Menger was the founder of the Austrian school of economics proper. He merits this title if for no other reason than that he created the system of value and price theory that constitutes the core of Austrian economic theory. But Menger did more than this; he also originated and consistently applied the correct, "praxeological" method for pursuing theoretical research in economics. Thus, in its method and core theory, Austrian economics always was, and will forever remain, Mengerian economics.
Menger's greatest achievement and the essence of his "revolution" in economics was the demonstration that prices are no more and no less than the objective manifestation of causal processes purposefully initiated and directed to satisfying human wants. It is this price theory that is the heart of "Mengerian" and, therefore, of Austrian economics.

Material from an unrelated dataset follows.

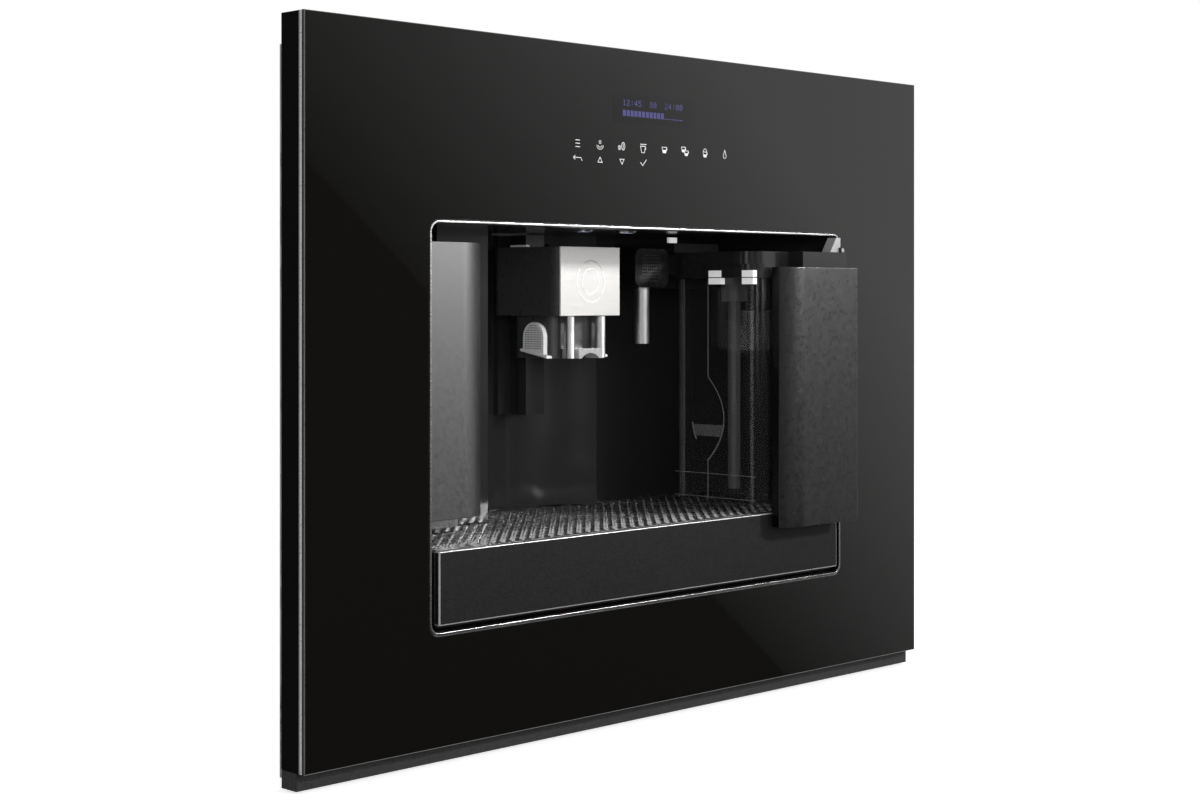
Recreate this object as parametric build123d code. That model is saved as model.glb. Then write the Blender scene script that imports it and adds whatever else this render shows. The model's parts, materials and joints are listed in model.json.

Joseph Schumpeter emphasized this aspect of Menger's contribution:
What matters, therefore, is not the discovery that people buy, sell, or produce goods because and in so far as they value them from the point of view of satisfaction of needs, but a discovery of quite a different kind: the discovery that this simple fact and its sources in the laws of human needs are wholly sufficient to explain the basic facts about all complex phenomena of the modern exchange economy (Schumpeter 1969: 90).
Menger's references to the division of knowledge, concerning causal connections between goods and wants, led directly to a devastating critique of socialism. Mises and Hayek used the ideas in Menger's (1871) book to prove that communal ownership of resources precludes rational economic planning. They argued that socialism prevents the effective use of knowledge concerning consumer demand—in Menger's words: the causal connection between goods with the characteristics that satisfy our (present) "wants" and the "future wants"—and the means of production, and that without real property rights we lack the communications network known as the free-market price system. Thus, under socialism, it is impossible to rationally calculate costs or efficiently allocate factors of production to their most needed tasks.